The Enterprise Act 2016 (the Act), which allows damages to be claimed against insurers for late payment of insurance claims, has just been granted Royal Assent, which means that the insurance related provisions will come into effect on 4 May 2017.
The Act inserts sections into the Insurance Act 2015 (which itself comes into force on the earlier date of 12 August 2016) which provide that insureds can claim damages (not just interest) for late payment of insurance claims if not paid within a reasonable time.
A reasonable time is defined in the Act as including "a reasonable time to investigate and assess the claim. What is reasonable will depend on all the relevant circumstances, but the following are examples of things which may need to be taken into account:
- The type of insurance,
- The size and complexity of the claim,
- Compliance with any relevant statutory or regulatory rules or guidance,
- Factors outside the insurer's control."
If the insurer shows that there were reasonable grounds for disputing the claim the insurer is not in breach just by failing to pay the claim while the dispute is continuing, but the conduct of the insurer in handling the claim may be a relevant factor in deciding whether there was a breach and, if so, when.

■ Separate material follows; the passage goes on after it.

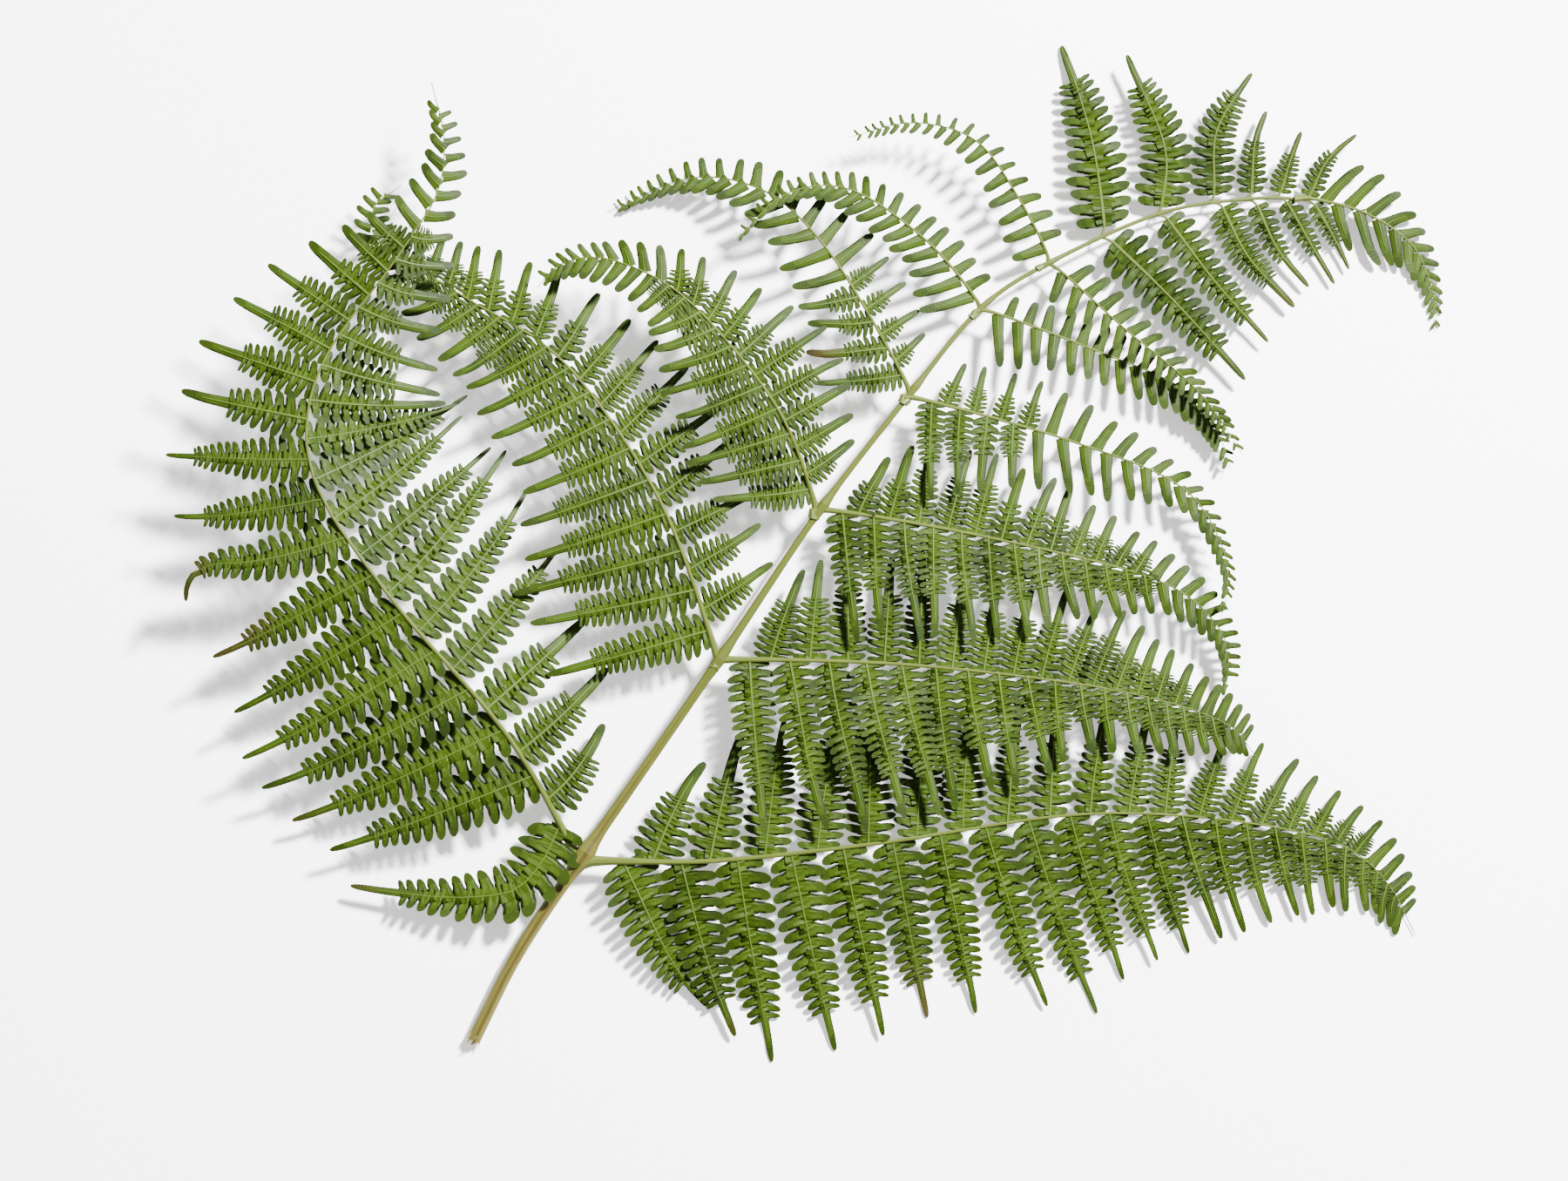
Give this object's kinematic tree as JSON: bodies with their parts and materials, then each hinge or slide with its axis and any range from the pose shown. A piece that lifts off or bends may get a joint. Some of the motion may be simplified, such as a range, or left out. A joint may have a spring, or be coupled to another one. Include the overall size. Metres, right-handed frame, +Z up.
{
  "type": "bracken frond",
  "caption": "Cut green bracken frond lying flat: an ochre stalk and rachis with paired, twice-divided pinnae that curl at their ends and a toothed tip.",
  "frame": {"origin": "middle of the frond's plan, on the surface it lies on", "axes": "+X to the right along the frond's longest extent, +Y towards the side the tips of the upper left pinnae point to, +Z up, away from the surface"},
  "size_m": [0.4371, 0.3467, 0.0353],
  "materials": {
    "stalk": "satin skin, ochre with brown grooves",
    "leaf": "semi-matt waxy green leaf",
    "leaf_upper": "semi-matt lighter green leaf"
  },
  "bodies": {
    "root": {"stalk": "stalk", "pinna_left_1": "leaf", "pinna_left_2": "leaf", "pinna_left_3": "leaf", "pinna_left_4": "leaf", "pinna_left_5": "leaf", "pinna_left_6": "leaf", "pinna_left_7": "leaf_upper", "pinna_left_8": "leaf_upper", "pinna_left_9": "leaf_upper", "pinna_left_10": "leaf_upper", "pinna_left_11": "leaf_upper", "pinna_left_12": "leaf_upper", "pinna_right_1": "leaf", "pinna_right_2": "leaf", "pinna_right_3": "leaf", "pinna_right_4": "leaf", "pinna_right_5": "leaf", "pinna_right_6": "leaf", "pinna_right_7": "leaf_upper", "pinna_right_8": "leaf_upper", "pinna_right_9": "leaf_upper", "pinna_right_10": "leaf_upper", "pinna_right_11": "leaf_upper", "pinna_right_12": "leaf_upper", "frond_tip": "leaf_upper"}
  },
  "joints": []
}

Changes to the Limitation Act 1980 have also been made by the Act so that insureds can only claim late payment damages for up to 1 year after a claim has been paid or settled.
Contracting out is available for non-consumer contracts so long as the breach is not deliberate or reckless.
Whilst the insurance market is generally in favour of the Act, there remain some concerns over the following aspects:
- The Act creates potential privilege problems, since insurers will not want to say that they delayed payment because they were seeking legal advice on coverage as this could waive privilege on that legal advice during coverage proceedings themselves
- Claiming damages for late payment of the claim will likely be used routinely in coverage disputes as a tactic to put pressure on the insurer and seek disclosure of privileged legal advice. That advice, if disclosed, could potentially weaken the insurer's negotiating position on coverage
- Reserving will now inevitably become more complex and reserves may have to be kept open for longer
- The Act creates potential new liabilities for claims brokers. For example, brokers will have a duty to advise their clients (as insureds or as reinsureds) on their entitlement to make a claim under the Act. Also, where the broker is acting under a coverholder arrangement where it has a contractual relationship with the insurer as well as duties towards the insured, if a claim for damages is met by an insurer with an allegation that the broker caused the delay the insurer may have the right to pursue recovery from the coverholder for damages paid to the insured
- The Act creates a potential new liability for solicitors involved in claims handling. If solicitors unduly delayed their advice and caused insurers to have to pay damages to the insured, those damages might be recoverable from the solicitors. This creates an extra risk for solicitors' professional indemnity insurers to consider, where those solicitors act for insurers on insurance claims.
Whether these concerns are well-founded remains to be seen, but it is likely that some questions over the implications of the new insurance provisions brought about by the Act will have to be decided in the courts, most likely as part of, or following, a significant coverage dispute. The privilege aspects in particular are likely to prove contentious.